In a recent “digital ribbon cutting” assembly which featured the official inauguration of the devices, Mr. O’ Connell summed up the essence of the project before his sixth and seventh grade audience.

“You’re going to be using these tools in the classroom and leveraging more information than ever before. You’re going to be learning at a more rapid and independent pace than ever before. The question now is how are you going to use this information? ... There is something called a digital divide, which is the item that separates the haves and have nots in terms of technology. There’s also the performance gap; that’s a gap between students who are underserved and students who have had numerous support and access to learning tools at home,” said the principal. “We believe that these tools are part of a toolbox to close the digital divide and the performance gap …We’re hoping that other schools take notice that the idea of putting a Kindle or an iPad or any individual learning device can reshape the way we as teachers think about teaching and learning.” he added.

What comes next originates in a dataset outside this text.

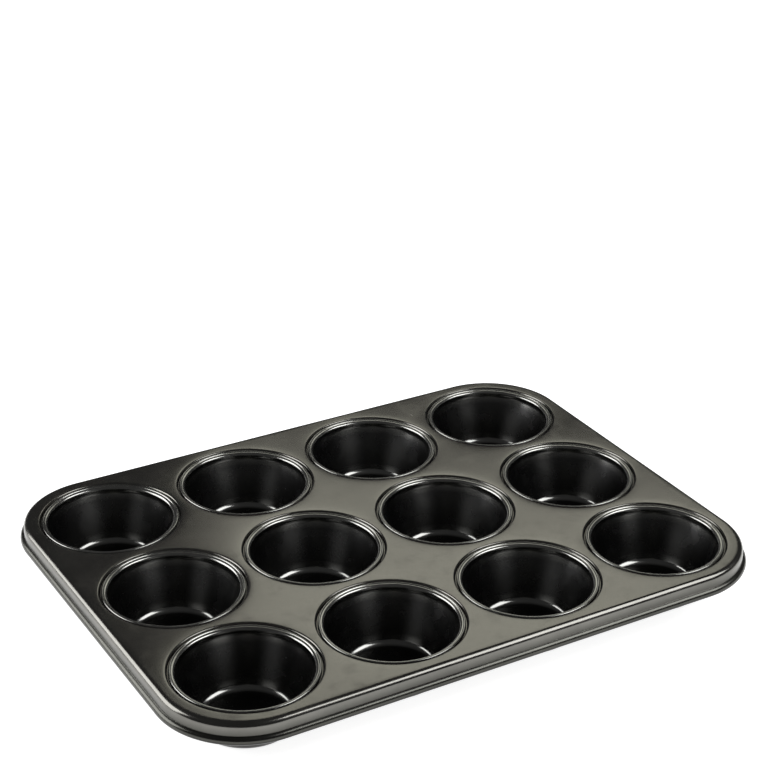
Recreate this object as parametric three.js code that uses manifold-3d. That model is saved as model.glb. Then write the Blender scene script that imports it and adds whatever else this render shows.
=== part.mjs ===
// A twelve-cup muffin tin, assembled from pressed steel sheet: one frame plate with a turned-down,
// wired edge, twelve separately drawn cups whose lips are rolled over the collars of the plate, and
// the steel wire that the plate's rolled edge closes on. Millimetres, +Z up. The origin is the middle
// of the plane that the cup floors stand on; +X runs along the row of four cups.

import * as THREE from 'three';
import { mergeVertices } from 'three/addons/utils/BufferGeometryUtils.js';
import Module from 'manifold-3d';

// ---- driving dimensions -------------------------------------------------------------------------

const COLUMNS = 4;
const ROWS = 3;
const CUP_PITCH = 83.5;
const SHEET = 0.5;
const JOINT_GAP = 0.3; // play left between pieces that touch

const DECK_TOP = 32.0; // height of the plate's upper face above the cup floors
const RECESS_DEPTH = 1.6; // how far the plate dips round each cup
const RECESS_RADIUS = 39.6;
const RECESS_FLOOR_RADIUS = 38.8;
const COLLAR_RADIUS = 35.5; // inner face of the collar turned down round each hole
const COLLAR_DEPTH = 2.5;

const CUP_FLOOR_RADIUS = 22.0; // flat part of the floor, outside
const CUP_FILLET = 5.0;
const WALL_SLOPE = THREE.MathUtils.degToRad(19.0); // from the vertical
const NECK_RADIUS = COLLAR_RADIUS - JOINT_GAP;
const NECK_START = 28.0;
const LIP_RADIUS = 38.0;
const LIP_BEND = 1.5; // inside of the mouth, where the neck turns over into the lip
const COLLAR_BEND = 0.7; // middle of the sheet, where the recess turns down into the collar

const EDGE_MARGIN = 44.3; // from the outer cups' centres to where the plate starts to turn down
const CORNER_SHIFT = 2.0; // the corner's centre lies this far outside the corner cup's centre
const EDGE_BEND = 2.8;
const SKIRT_SLOPE = THREE.MathUtils.degToRad(1.0); // flare of the skirt from the vertical
const SKIRT_LENGTH = 4.1;
const ROLL_MARGIN = 47.15; // from the outer cups' centres to the centre of the rolled edge
const ROLL_DROP = 9.45; // from the plate's upper face to the centre of the rolled edge
const ROLL_RADIUS = 2.4;
const WIRE_RADIUS = ROLL_RADIUS - SHEET - JOINT_GAP;

const CUP_SIDES = 24;
const CORNER_STEPS = 6;
const WIRE_SIDES = 8;

// ---- finishes -----------------------------------------------------------------------------------

const COATED_PLATE = { color: 0x55544f, roughness: 0.38, metalness: 0.6 };
const COATED_CUP = { color: 0x2b2b2a, roughness: 0.3, metalness: 0.6 };
const BRIGHT_WIRE = { color: 0xa3a6a8, roughness: 0.35, metalness: 1.0 };

// ---- working values -----------------------------------------------------------------------------

const CORNER_X = ((COLUMNS - 1) / 2) * CUP_PITCH + CORNER_SHIFT;
const CORNER_Y = ((ROWS - 1) / 2) * CUP_PITCH + CORNER_SHIFT;
const HALF_SHEET = SHEET / 2;
const TURN = Math.PI * 2;

const wasm = await Module();
wasm.setup();

// ---- solids -------------------------------------------------------------------------------------

function toSolid(geometry) {
  const shell = geometry.clone();
  shell.deleteAttribute('normal');
  shell.deleteAttribute('uv');
  const merged = mergeVertices(shell, 1e-4);
  const vertProperties = new Float32Array(merged.attributes.position.array);
  const triVerts = new Uint32Array(merged.index.array);
  return new wasm.Manifold(new wasm.Mesh({ numProp: 3, vertProperties, triVerts }));
}

function toGeometry(solid) {
  const mesh = solid.getMesh();
  const geometry = new THREE.BufferGeometry();
  geometry.setAttribute('position', new THREE.BufferAttribute(new Float32Array(mesh.vertProperties), 3));
  geometry.setIndex(new THREE.BufferAttribute(new Uint32Array(mesh.triVerts), 1));
  geometry.computeVertexNormals();
  return geometry;
}

function point(radius, height) {
  return new THREE.Vector2(radius, height);
}

// Points on an arc from one angle to another, both ends included.
function arc(centre, radius, from, to, steps) {
  const points = [];
  for (let i = 0; i <= steps; i += 1) {
    const angle = THREE.MathUtils.degToRad(from + ((to - from) * i) / steps);
    points.push(point(centre.x + radius * Math.cos(angle), centre.y + radius * Math.sin(angle)));
  }
  return points;
}

// The closed section of a sheet whose middle follows the path: each point moves half a thickness to
// either side, along the bisector of its two edges.
function thicken(path) {
  const left = [];
  const right = [];
  path.forEach((at, i) => {
    const before = path[Math.max(i - 1, 0)];
    const after = path[Math.min(i + 1, path.length - 1)];
    const into = i > 0 ? at.clone().sub(before).normalize() : after.clone().sub(at).normalize();
    const out = i < path.length - 1 ? after.clone().sub(at).normalize() : into.clone();
    const normal = point(-(into.y + out.y), into.x + out.x).normalize();
    const reach = HALF_SHEET / Math.max(normal.dot(point(-out.y, out.x)), 0.5);
    left.push(at.clone().addScaledVector(normal, reach));
    right.push(at.clone().addScaledVector(normal, -reach));
  });
  const outline = [...left, ...right.reverse()];
  return THREE.ShapeUtils.isClockWise(outline) ? outline.reverse() : outline;
}

// A section, counter-clockwise in radius and height, turned about the vertical axis.
function turned(section) {
  return new THREE.LatheGeometry([...section, section[0]], CUP_SIDES).rotateX(Math.PI / 2);
}

// A section carried round the plate: a turned ring whose four quarters are moved out to the corner
// centres, so that the faces between the quarters become the straight sides.
function carriedRound(section) {
  const profile = [...section, section[0]];
  const stations = 4 * (CORNER_STEPS + 1);
  const geometry = new THREE.LatheGeometry(profile, stations);
  const position = geometry.attributes.position;
  for (let i = 0; i < position.count; i += 1) {
    const station = Math.floor(i / profile.length) % stations;
    const { x: radius, y: height } = profile[i % profile.length];
    const { x, y } = edgePoint(station, radius);
    position.setXYZ(i, x, y, height);
  }
  return geometry;
}

// The point of the plate's outline at one station, a given radius from its corner's centre.
function edgePoint(station, radius) {
  const quarter = Math.floor(station / (CORNER_STEPS + 1));
  const step = station % (CORNER_STEPS + 1);
  const angle = ((quarter + step / CORNER_STEPS) * TURN) / 4;
  const sideX = quarter === 0 || quarter === 3 ? 1 : -1;
  const sideY = quarter < 2 ? 1 : -1;
  return point(sideX * CORNER_X + radius * Math.cos(angle), sideY * CORNER_Y + radius * Math.sin(angle));
}

function outline(radius) {
  const stations = 4 * (CORNER_STEPS + 1);
  return Array.from({ length: stations }, (_, station) => edgePoint(station, radius));
}

function ring(centre, radius) {
  return Array.from({ length: CUP_SIDES }, (_, i) => {
    const angle = (i / CUP_SIDES) * TURN;
    return point(centre.x + radius * Math.cos(angle), centre.y + radius * Math.sin(angle));
  });
}

function cupCentres() {
  const centres = [];
  for (let row = 0; row < ROWS; row += 1) {
    for (let column = 0; column < COLUMNS; column += 1) {
      const x = (column - (COLUMNS - 1) / 2) * CUP_PITCH;
      const y = (row - (ROWS - 1) / 2) * CUP_PITCH;
      centres.push({ x, y, name: `cup_${'abc'[row]}${column + 1}` });
    }
  }
  return centres;
}

// ---- frame plate --------------------------------------------------------------------------------

// The flat of the plate, with a hole as wide as the recess round each cup.
function deck() {
  const overlap = 0.5;
  const shape = new THREE.Shape(outline(EDGE_MARGIN - CORNER_SHIFT - overlap));
  for (const centre of cupCentres()) {
    shape.holes.push(new THREE.Path(ring(centre, RECESS_RADIUS - overlap)));
  }
  const geometry = new THREE.ExtrudeGeometry(shape, { depth: SHEET, bevelEnabled: false });
  return geometry.translate(0, 0, DECK_TOP - SHEET);
}

// The recess round a cup, and the collar turned down at its inner edge.
function collar(centre) {
  const land = DECK_TOP - RECESS_DEPTH - HALF_SHEET;
  const bend = point(COLLAR_RADIUS + HALF_SHEET + COLLAR_BEND, land - COLLAR_BEND);
  const path = [
    point(RECESS_RADIUS + SHEET, DECK_TOP - HALF_SHEET),
    point(RECESS_RADIUS - SHEET / 2, DECK_TOP - HALF_SHEET),
    point(RECESS_FLOOR_RADIUS, land),
    ...arc(bend, COLLAR_BEND, 90, 180, 1),
    point(COLLAR_RADIUS + HALF_SHEET, land - COLLAR_DEPTH),
  ];
  return turned(thicken(path)).translate(centre.x, centre.y, 0);
}

// The bend, the flared skirt, and the edge rolled outwards round the wire. The roll stops short of
// the skirt, so the wire can be seen from below through a slit.
function rolledEdge() {
  const bend = point(EDGE_MARGIN - CORNER_SHIFT, DECK_TOP - HALF_SHEET - EDGE_BEND);
  const roll = point(ROLL_MARGIN - CORNER_SHIFT, DECK_TOP - ROLL_DROP);
  const slope = THREE.MathUtils.radToDeg(SKIRT_SLOPE);
  const bendPoints = arc(bend, EDGE_BEND, 90, slope, 3);
  const skirtTop = bendPoints[bendPoints.length - 1];
  const skirtEnd = point(
    skirtTop.x + SKIRT_LENGTH * Math.sin(SKIRT_SLOPE),
    skirtTop.y - SKIRT_LENGTH * Math.cos(SKIRT_SLOPE),
  );
  const flat = point(bend.x - 2 * SHEET, DECK_TOP - HALF_SHEET);
  const rollPoints = [
    ...arc(roll, ROLL_RADIUS - HALF_SHEET, 45, -180, 5),
    arc(roll, ROLL_RADIUS - HALF_SHEET, -205, -205, 1)[0],
  ];
  return carriedRound(thicken([flat, ...bendPoints, skirtEnd, ...rollPoints]));
}

function framePlate() {
  let plate = toSolid(deck()).add(toSolid(rolledEdge()));
  for (const centre of cupCentres()) {
    plate = plate.add(toSolid(collar(centre)));
  }
  return toGeometry(plate);
}

// ---- cups and wire ------------------------------------------------------------------------------

// Floor, fillet, sloping wall, upright neck inside the collar, and the lip that lies over the
// recess. The inner face follows the outer one, a sheet's thickness inside it.
function cup() {
  const lipUnder = DECK_TOP - RECESS_DEPTH + JOINT_GAP;
  const lipTop = lipUnder + SHEET;
  const slope = THREE.MathUtils.radToDeg(WALL_SLOPE);
  const filletCentre = point(CUP_FLOOR_RADIUS, CUP_FILLET);
  const outside = arc(filletCentre, CUP_FILLET, -90, -slope, 2);
  const inside = arc(filletCentre, CUP_FILLET - SHEET, -slope, -90, 2);
  const innerNeck = NECK_RADIUS - SHEET;
  const lipBend = point(innerNeck + LIP_BEND, lipTop - LIP_BEND);
  const profile = [
    point(0, 0),
    ...outside,
    point(NECK_RADIUS, NECK_START),
    ...arc(lipBend, LIP_BEND - SHEET, 180, 90, 2),
    point(LIP_RADIUS, lipUnder),
    point(LIP_RADIUS - SHEET / 2, lipTop),
    ...arc(lipBend, LIP_BEND, 90, 180, 2),
    point(innerNeck, NECK_START),
    ...inside,
    point(0, SHEET),
  ];
  return new THREE.LatheGeometry(profile, CUP_SIDES).rotateX(Math.PI / 2);
}

function rimWire() {
  const centre = point(ROLL_MARGIN - CORNER_SHIFT, DECK_TOP - ROLL_DROP);
  const section = arc(centre, WIRE_RADIUS, 0, 360, WIRE_SIDES).slice(0, WIRE_SIDES);
  return carriedRound(section);
}

// ---- assembly -----------------------------------------------------------------------------------

function piece(name, geometry, finish) {
  const mesh = new THREE.Mesh(geometry, new THREE.MeshStandardMaterial(finish));
  mesh.name = name;
  return mesh;
}

const tin = new THREE.Group();
tin.add(piece('frame_plate', framePlate(), COATED_PLATE));
tin.add(piece('rim_wire', rimWire(), BRIGHT_WIRE));
for (const centre of cupCentres()) {
  const shell = piece(centre.name, cup(), COATED_CUP);
  shell.position.set(centre.x, centre.y, 0);
  tin.add(shell);
}

export default tin;
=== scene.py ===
"""Looks of a twelve-cup muffin tin: one pressed plate with a wired edge, and twelve seamed-in cups.

Every piece is a numpy surface: a section, drawn as a few corner points with round bends, is carried
round a cup's axis or round the outline of the plate. Sizes are millimetres, meshes are metres.
"""

import logging
import math
from dataclasses import dataclass, field
from enum import Enum

import bmesh
import bpy
import numpy as np
from mathutils import Matrix, Vector


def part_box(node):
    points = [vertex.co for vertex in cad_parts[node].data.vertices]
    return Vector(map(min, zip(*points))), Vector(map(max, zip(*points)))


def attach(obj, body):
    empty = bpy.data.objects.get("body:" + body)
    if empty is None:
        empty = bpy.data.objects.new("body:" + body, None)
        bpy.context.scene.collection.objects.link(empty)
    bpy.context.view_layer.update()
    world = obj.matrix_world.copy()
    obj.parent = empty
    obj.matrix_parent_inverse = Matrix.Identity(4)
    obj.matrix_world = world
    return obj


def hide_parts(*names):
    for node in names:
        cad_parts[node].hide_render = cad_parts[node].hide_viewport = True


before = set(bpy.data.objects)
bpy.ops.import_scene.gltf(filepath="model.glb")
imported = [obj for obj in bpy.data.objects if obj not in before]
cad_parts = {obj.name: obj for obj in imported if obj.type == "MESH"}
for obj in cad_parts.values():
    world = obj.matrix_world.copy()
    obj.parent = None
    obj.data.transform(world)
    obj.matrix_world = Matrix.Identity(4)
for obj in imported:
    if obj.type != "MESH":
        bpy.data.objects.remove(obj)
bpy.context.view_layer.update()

MM = 0.001
TURN = 2.0 * math.pi
ROOT = "root"
ARC_STEPS = 8
END_STEPS = 6
SHARPEST_TURN = 1e-4
MERGE_MM = 0.002
SMALLEST_EDGE_MM = 0.0005
FILM_WIDTH = 36.0
WHITE = (1.0, 1.0, 1.0)

log = logging.getLogger("muffin_tin")


class Slot(Enum):
    """The record's material slots."""

    PLATE = "plate_coating"
    CUP = "cup_coating"
    WIRE = "rim_wire"


# ---- sections -----------------------------------------------------------------------------------


def bent(
    points: list[tuple[float, float]], bends: list[float], steps: int = ARC_STEPS
) -> np.ndarray:
    """A line through the points whose corners are rounded to the given radii.

    Each inner corner becomes an arc tangent to its two edges: the arc starts and ends a distance
    radius times tan(half the turn) from the corner.

    Args:
        points: Corner points (radius, height), in millimetres.
        bends: One bend radius for each inner corner; 0 keeps it sharp.
        steps: Segments in each arc.

    Returns:
        The points of the line, one row each.
    """
    corners = np.asarray(points, dtype=float)
    line = [corners[:1]]
    for at, before, after, radius in zip(corners[1:-1], corners[:-2], corners[2:], bends):
        into = (at - before) / np.linalg.norm(at - before)
        out = (after - at) / np.linalg.norm(after - at)
        turn = math.acos(float(np.clip(into @ out, -1.0, 1.0)))
        if radius <= 0.0 or turn < SHARPEST_TURN:
            line.append(at[None])
            continue
        side = 1.0 if into[0] * out[1] - into[1] * out[0] > 0.0 else -1.0
        start = at - into * radius * math.tan(turn / 2.0)
        inward = side * np.array([-into[1], into[0]])
        angle = side * turn * np.linspace(0.0, 1.0, steps + 1)
        centre = start + inward * radius
        swing = np.column_stack(
            [
                -inward[0] * np.cos(angle) + inward[1] * np.sin(angle),
                -inward[0] * np.sin(angle) - inward[1] * np.cos(angle),
            ]
        )
        line.append(centre + radius * swing)
    line.append(corners[-1:])
    return np.vstack(line)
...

According to Matt Jackson, a senior and a student tech team intern, the new devices offer one other important feature; absolute responsibility.

“Instead of students saying ‘Oh I have to have a textbook to do my homework,’ or ‘Oh I have to have this and that,’ they have their Kindles. Basically, these Kindles are leading to one thing: no more excuses,” said the senior.

The Scholars’ Academy is also an iZone school that is expanding technology within its walls across the board. Technology that has been incorporated in recent years has included the implementation of Smart Boards in every classroom, a live stream tri caster which posts all video recorded events directly onto the Internet, three technology labs with an Apple X-server which stores personal user accounts for all students, and laptop carts with Macbooks, Lenovos and Macbook pros. It is also the only school in New York City that is conducting a project of this scale within its classrooms. The current goal is to equip every classroom with an additional five or more iPads.